Los diálogos que Ballard mantiene en este libro (toda entrevista, no importa hace cuánto haya sido publicada, siempre es letra viva, presente) echan luz tanto sobre la artesanía de su escritura como sobre sus obsesiones: su admiración por William S. Burroughs y por surrealistas como Ernst, Dalí y De Chirico, su fascinación por los choques de autos –imbricación entre lo erótico y lo tecnológico– y su amor por las autopistas, los shoppings y los suburbios –como Shepperton, su lugar en el mundo– donde, aseguraba, se vislumbra el futuro. “Lo que hago es ensamblar los materiales de una autopsia y trato la realidad que todos habitamos como si fuese un cadáver –revela Ballard–. Estoy interesado en el desmantelamiento del asfixiante dispositivo de convenciones que llamamos realidad.
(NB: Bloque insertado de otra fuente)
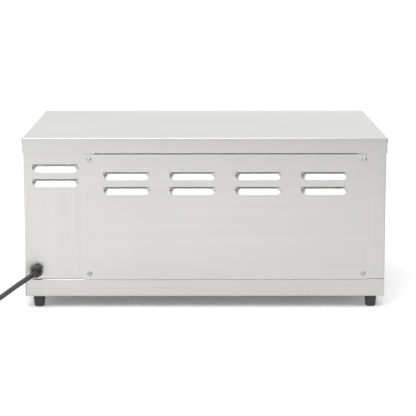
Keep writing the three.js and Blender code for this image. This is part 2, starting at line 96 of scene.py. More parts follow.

Mi obra está colmada de escombros de mitologías terminales, de piscinas vacías, hoteles abandonados, basura tecnológica, silencio y desiertos”.
En una suerte de remix de los temas que se filtran en sus novelas psicológicas (la aniquilación del alma, la muerte del futuro, los desplazamientos de la imaginación, los miedos que acechan en el fondo de la mente), cada una de estas conversaciones aporta una clave de lectura para ingresar en su obra y, a la vez, extiende la galaxia ballardiana, al funcionar como un laboratorio donde el autor forja nuevas ideas y establece conexiones sobre una realidad siempre más extraña que la ficción.
J.G. Ballard, Para una autopsia de la vida cotidiana: conversaciones, traducción de Walter Cassara, Caja Negra, 2013, 192 págs.